Repeat verbatim only the lines from the opening of the material below through the one that contains "points[:, 1])], -1)".

── RECORDED INFORMATION ──

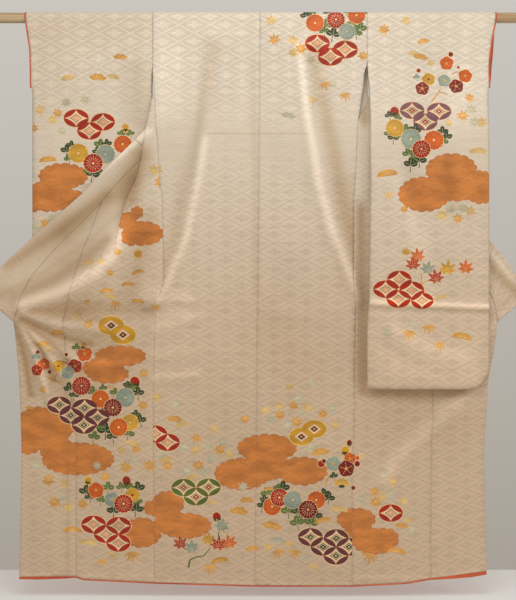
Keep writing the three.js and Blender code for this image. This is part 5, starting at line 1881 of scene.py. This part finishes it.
def on_back(points):
    """Back panel: x stays, height becomes the row."""
    return np.stack([points[:, 0], row_of(points[:, 0], points[:, 1])], -1)


def on_front(side, centre, points):
    """Front panel: the layer that is seen at the motif's middle takes the whole motif."""
    s = SIGN[side]
    z = row_of(points[:, 0], points[:, 1])
    middle = row_of(np.array([centre[0]]), np.array([centre[1]]))
    xs, _, lengths = front_section(side, z)
    a = front_section(side, middle)[0][0, 1]
    if middle[0] > FOLD_END and s * (centre[0] - a) > 0:
        q = lengths[:, 4] + s * (points[:, 0] - xs[:, 4])
    else:
        q = s * (points[:, 0] - xs[:, 0])
    return np.stack([BACK[side][0, 1] - s * q, OVER - z], -1)


def body_prints(side):
    """Dyed shapes of a body length, back and front."""
    shapes = motif_shapes(SHOULDER_DYES + LOWER_DYES + BACK_DYES)
    shapes += stitch_row(-142, 151, TUCK_HEIGHT + 1, DYES["rose"])
    prints = [(on_back(points), colour) for _, points, colour in shapes]
    for centre, points, colour in motif_shapes(LOWER_DYES):
        if abs(centre[0]) > FRONT_FROM:
            prints.append((on_front(side, centre, points), colour))
    front_top = [row for row in SHOULDER_DYES if row[0] != "branch"]
    for _, points, colour in motif_shapes(front_top):
        prints.append((far_side(points), colour))
    return prints


def okumi_prints(_):
    """Dyed shapes of an okumi, the same on both sides."""
    return [(on_back(points), colour) for _, points, colour in motif_shapes(LOWER_DYES)]


def sleeve_prints(side):
    """Dyed shapes of a sleeve: the near layer, then the far layer."""
    low = [row for row in RIGHT_SLEEVE_DYES if row[2] < COVERED_FROM]
    far = motif_shapes(RIGHT_SLEEVE_DYES, SIGN[side])
    near = far
    if side == "left":
        near = motif_shapes(LEFT_SLEEVE_DYES) + motif_shapes(low, SIGN[side])
    prints = [(points, colour) for _, points, colour in near]
    for _, points, colour in far:
        prints.append((far_side(points), colour))
    return prints


def prints_for(panel, side, outline):
    """Dyed shapes of one panel that reach into its outline, each turned leftward."""
    makers = {"body": body_prints, "okumi": okumi_prints, "sleeve": sleeve_prints}
    shapes = makers[panel](side)
    counts = np.array([len(points) for points, _ in shapes])
    starts = np.concatenate([[0], np.cumsum(counts)[:-1]])
    hits = inside(outline, np.concatenate([points for points, _ in shapes]))
    reached = np.logical_or.reduceat(hits, starts)
    return [(turn_left(points), colour)
            for (points, colour), hit in zip(shapes, reached) if hit]


# ---- settings --------------------------------------------------------------------------
class FurisodeSizes(bpy.types.PropertyGroup):
    """Sizes of the cloth's mesh and of its weave."""

    cell: bpy.props.FloatProperty(
        name="Cell", description="Distance between the cloth's mesh points, in millimetres",
        default=7.0, min=4.0, max=20.0)
    figure_width: bpy.props.FloatProperty(
        name="Figure width", description="Width of one rhombus of the weave",
        default=0.093, unit="LENGTH", subtype="DISTANCE")
    figure_height: bpy.props.FloatProperty(
        name="Figure height", description="Height of one rhombus of the weave",
        default=0.049, unit="LENGTH", subtype="DISTANCE")


class StageSizes(bpy.types.PropertyGroup):
    """Camera and floor."""

    camera_distance: bpy.props.FloatProperty(
        name="Camera distance", description="From the rod's axis to the camera, along Y",
        default=3.026, unit="LENGTH", subtype="DISTANCE")
    camera_height: bpy.props.FloatProperty(
        name="Camera height", description="Height of the camera relative to the rod",
        default=-0.826, unit="LENGTH", subtype="DISTANCE")
    floor_height: bpy.props.FloatProperty(
        name="Floor height", description="Height of the floor relative to the rod",
        default=-1.69, unit="LENGTH", subtype="DISTANCE")


def finish_cloth(obj, silk, lining, node):
    """Gives a piece its two silks, hangs it on the root and hides the part it replaces."""
    obj.data.materials.append(silk)
    obj.data.materials.append(lining)
    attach(obj, "root")
    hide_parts(node)


def shared_material(name, maker, *args):
    """A material by name, made the first time it is asked for."""
    return bpy.data.materials.get(name) or maker(name, *args)


def silks(context):
    """The outer silk and the lining silk."""
    return (shared_material("figured_silk", figured_silk, context.scene.furisode_sizes),
            shared_material("lining_silk", plain_silk))


# ---- operators -------------------------------------------------------------------------
class FURISODE_OT_body(bpy.types.Operator):
    """Build the two body lengths, each from back hem over the rod to front hem"""

    bl_idname = "furisode.body"
    bl_label = "Body lengths"

    def execute(self, context):
        cell = context.scene.furisode_sizes.cell
        silk, lining = silks(context)
        for side in ("left", "right"):
            edge = body_outline(side, cell)
            obj = cloth_object(f"body_{side}_silk", edge, body_surface(side), cell, WALL,
                               prints_for("body", side, edge), body_ground, body_lining)
            finish_cloth(obj, silk, lining, f"body_{side}")
        return {"FINISHED"}


class FURISODE_OT_okumi(bpy.types.Operator):
    """Build the two okumi, the half-width panels in front"""

    bl_idname = "furisode.okumi"
    bl_label = "Okumi"

    def execute(self, context):
        cell = context.scene.furisode_sizes.cell
        silk, lining = silks(context)
        for side in ("left", "right"):
            edge = okumi_outline(side, cell)
            obj = cloth_object(f"okumi_{side}_silk", edge, okumi_surface(side), cell, WALL,
                               prints_for("okumi", side, edge), wing_ground, okumi_lining)
            finish_cloth(obj, silk, lining, f"okumi_{side}")
        return {"FINISHED"}


class FURISODE_OT_sleeves(bpy.types.Operator):
    """Build the two long sleeves, each one length of cloth folded over the rod"""

    bl_idname = "furisode.sleeves"
    bl_label = "Sleeves"

    def execute(self, context):
        cell = context.scene.furisode_sizes.cell
        silk, lining = silks(context)
        for side in ("left", "right"):
            edge = sleeve_outline(side, cell)
            obj = cloth_object(f"sleeve_{side}_silk", edge, sleeve_surface(side), cell, WALL,
                               prints_for("sleeve", side, edge),
                               ground_with_painted_light(SLEEVE_PAINTED_LIGHT), sleeve_lining(side))
            finish_cloth(obj, silk, lining, f"sleeve_{side}")
        return {"FINISHED"}


class FURISODE_OT_collar(bpy.types.Operator):
    """Build the collar, folded double, and the overcollar on it"""

    bl_idname = "furisode.collar"
    bl_label = "Collar and overcollar"

    def execute(self, context):
        silk = silks(context)[0]
        collar = strip_object("collar_silk", collar_rows(COLLAR_PITCH), COLLAR_LAYER,
                              wing_ground, INNER_TONE)
        finish_cloth(collar, silk, silk, "collar")
        over = strip_object("overcollar_silk", overcollar_rows(COLLAR_PITCH),
                            OVERCOLLAR_LAYER, wing_ground, INNER_TONE)
        finish_cloth(over, silk, silk, "overcollar")
        return {"FINISHED"}


class FURISODE_OT_rolls(bpy.types.Operator):
    """Build the padded rolls of lining at the hem and the rolled edges of the cuffs"""

    bl_idname = "furisode.rolls"
    bl_label = "Rolled lining edges"

    def execute(self, context):
        silk = shared_material("roll_silk", roll_silk)
        for side in ("left", "right"):
            for obj, node, fill in ((hem_roll(side), f"hem_roll_{side}", 0.4),
                                    (cuff_roll(side), f"cuff_edge_{side}", 0.3)):
                obj.data.materials.append(silk)
                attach(obj, "root")
                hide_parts(node)
        return {"FINISHED"}


class FURISODE_OT_rod(bpy.types.Operator):
    """Build the turned wooden rod with softly broken ends"""

    bl_idname = "furisode.rod"
    bl_label = "Rod"

    def execute(self, context):
        profile = np.array([[0, 0], [0, 11], [0.4, 13.4], [1.6, 14.6], [3.2, ROD_RADIUS]])
        along = steps(30, 2 * ROD_HALF - 30, 60)
        body = np.stack([along, np.full(len(along), ROD_RADIUS)], -1)
        far = profile[::-1] * [-1, 1] + [2 * ROD_HALF, 0]
        line = np.concatenate([profile[1:], body, far[:-1]])
        x = line[:, 0] - ROD_HALF
        angle = np.linspace(0, 2 * math.pi, 65)[:-1]
        wear = 1 - 0.004 * (1 + np.sin(x / 210)[:, None] * np.cos(3 * angle)[None, :])
        radius = line[:, 1][:, None] * wear
        points = np.stack([np.broadcast_to(x[:, None], radius.shape),
                           radius * np.cos(angle), radius * np.sin(angle)], -1)
        obj = new_object("rod_wood", points.reshape(-1, 3), tube_faces(*radius.shape))
        obj.data.materials.append(rod_wood("rod_wood"))
        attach(obj, "root")
        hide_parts("rod")
        return {"FINISHED"}


# Lights: name, place, aim, width and height in metres, power, colour.
LIGHTS = (
    ("key", (0.0, -1.5, 0.8), (0, 0, -0.7), (1.5, 0.7), 13.5, (1, 0.965, 0.92)),
    ("side", (1.9, -1.5, 0.1), (0.1, 0, -0.9), (0.8, 1.2), 5.5, (1, 0.955, 0.89)),
)
# Floor: half its width, its near edge and its far edge, in millimetres.
FLOOR_EDGES = (4000, -3800, 283)


def area_light(name, place, aim, size, power, colour):
    """A soft light of the given width and height at place, facing aim."""
    data = bpy.data.lights.new(name, "AREA")
    data.shape = "RECTANGLE"
    data.size, data.size_y = size
    data.energy = power
    data.color = colour
    obj = bpy.data.objects.new(name, data)
    obj.location = place
    obj.rotation_mode = "QUATERNION"
    obj.rotation_quaternion = (Vector(aim) - Vector(place)).to_track_quat("-Z", "Y")
    bpy.context.scene.collection.objects.link(obj)


def studio_world(name):
    """Even pale grey surroundings, a little brighter above than below."""
    world = bpy.data.worlds.new(name)
    world.use_nodes = True
    tree = world.node_tree
    place = tree.nodes.new("ShaderNodeTexCoord")
    split = tree.nodes.new("ShaderNodeSeparateXYZ")
    tree.links.new(place.outputs["Generated"], split.inputs[0])
    spread = tree.nodes.new("ShaderNodeMapRange")
    spread.inputs["From Min"].default_value = -0.3
    spread.inputs["From Max"].default_value = 0.3
    tree.links.new(split.outputs[2], spread.inputs["Value"])
    mix = tree.nodes.new("ShaderNodeMix")
    mix.data_type = "RGBA"
    tree.links.new(spread.outputs[0], mix.inputs[0])
    mix.inputs[6].default_value = (*srgb(164, 156, 146), 1)
    mix.inputs[7].default_value = (*srgb(204, 200, 193), 1)
    tree.links.new(mix.outputs[2], tree.nodes["Background"].inputs[0])
    tree.nodes["Background"].inputs[1].default_value = 1.0
    return world


class FURISODE_OT_stage(bpy.types.Operator):
    """Lay the floor, set the soft light and the camera"""

    bl_idname = "furisode.stage"
    bl_label = "Stage"

    def execute(self, context):
        sizes = context.scene.furisode_stage
        z = sizes.floor_height * 1000
        half, front, back = FLOOR_EDGES
        floor = new_object("floor", [[-half, front, z], [half, front, z], [half, back, z],
                                     [-half, back, z]], [[0, 1, 2, 3]], 1)
        floor.data.materials.append(floor_paint("floor_paint"))
        context.scene.view_settings.view_transform = "Standard"
        context.scene.world = studio_world("studio")
        for light in LIGHTS:
            area_light(*light)
        camera = bpy.data.cameras.new("camera")
        camera.lens = 62
        camera.sensor_width = 36
        obj = bpy.data.objects.new("camera", camera)
        obj.location = (0, -sizes.camera_distance, sizes.camera_height)
        obj.rotation_euler = (math.pi / 2, 0, 0)
        context.scene.collection.objects.link(obj)
        context.scene.camera = obj
        return {"FINISHED"}


class FURISODE_PT_panel(bpy.types.Panel):
    """Sizes and steps of the furisode, in the order in which they are run"""

    bl_label = "Furisode"
    bl_idname = "FURISODE_PT_panel"
    bl_space_type = "VIEW_3D"
    bl_region_type = "UI"
    bl_category = "Furisode"

    def draw(self, context):
        for group in (context.scene.furisode_sizes, context.scene.furisode_stage):
            for name in group.bl_rna.properties.keys():
                if name not in ("rna_type", "name"):
                    self.layout.prop(group, name)
        for operator in OPERATORS:
            self.layout.operator(operator.bl_idname)


OPERATORS = (
    FURISODE_OT_body, FURISODE_OT_okumi, FURISODE_OT_sleeves, FURISODE_OT_collar,
    FURISODE_OT_rolls, FURISODE_OT_rod, FURISODE_OT_stage,
)
CLASSES = (FurisodeSizes, StageSizes, *OPERATORS, FURISODE_PT_panel)


def register():
    """Registers the settings, the steps and the panel."""
    for item in CLASSES:
        bpy.utils.register_class(item)
    bpy.types.Scene.furisode_sizes = bpy.props.PointerProperty(type=FurisodeSizes)
    bpy.types.Scene.furisode_stage = bpy.props.PointerProperty(type=StageSizes)


def unregister():
    """Takes the settings, the steps and the panel away again."""
    del bpy.types.Scene.furisode_stage
    del bpy.types.Scene.furisode_sizes
    for item in reversed(CLASSES):
        bpy.utils.unregister_class(item)


def main():
    """Registers everything and runs the steps in order."""
    register()
    bpy.ops.furisode.body()
    bpy.ops.furisode.okumi()
    bpy.ops.furisode.sleeves()
    bpy.ops.furisode.collar()
    bpy.ops.furisode.rolls()
    bpy.ops.furisode.rod()
    bpy.ops.furisode.stage()


if __name__ == "__main__":
    main()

───

| ANSWER TO THIS TASK |
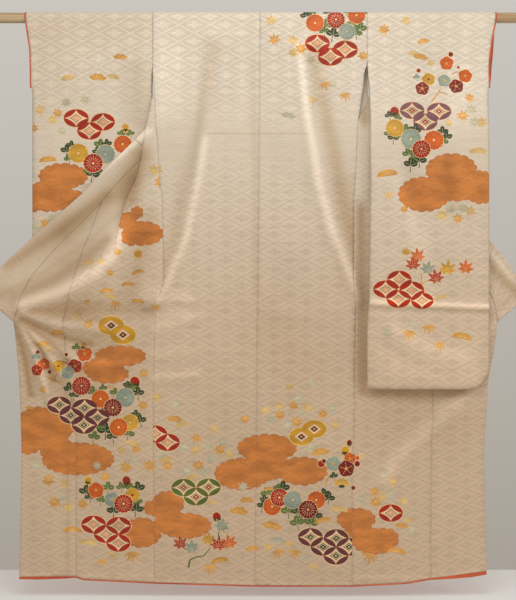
Keep writing the three.js and Blender code for this image. This is part 5, starting at line 1881 of scene.py. This part finishes it.
def on_back(points):
    """Back panel: x stays, height becomes the row."""
    return np.stack([points[:, 0], row_of(points[:, 0], points[:, 1])], -1)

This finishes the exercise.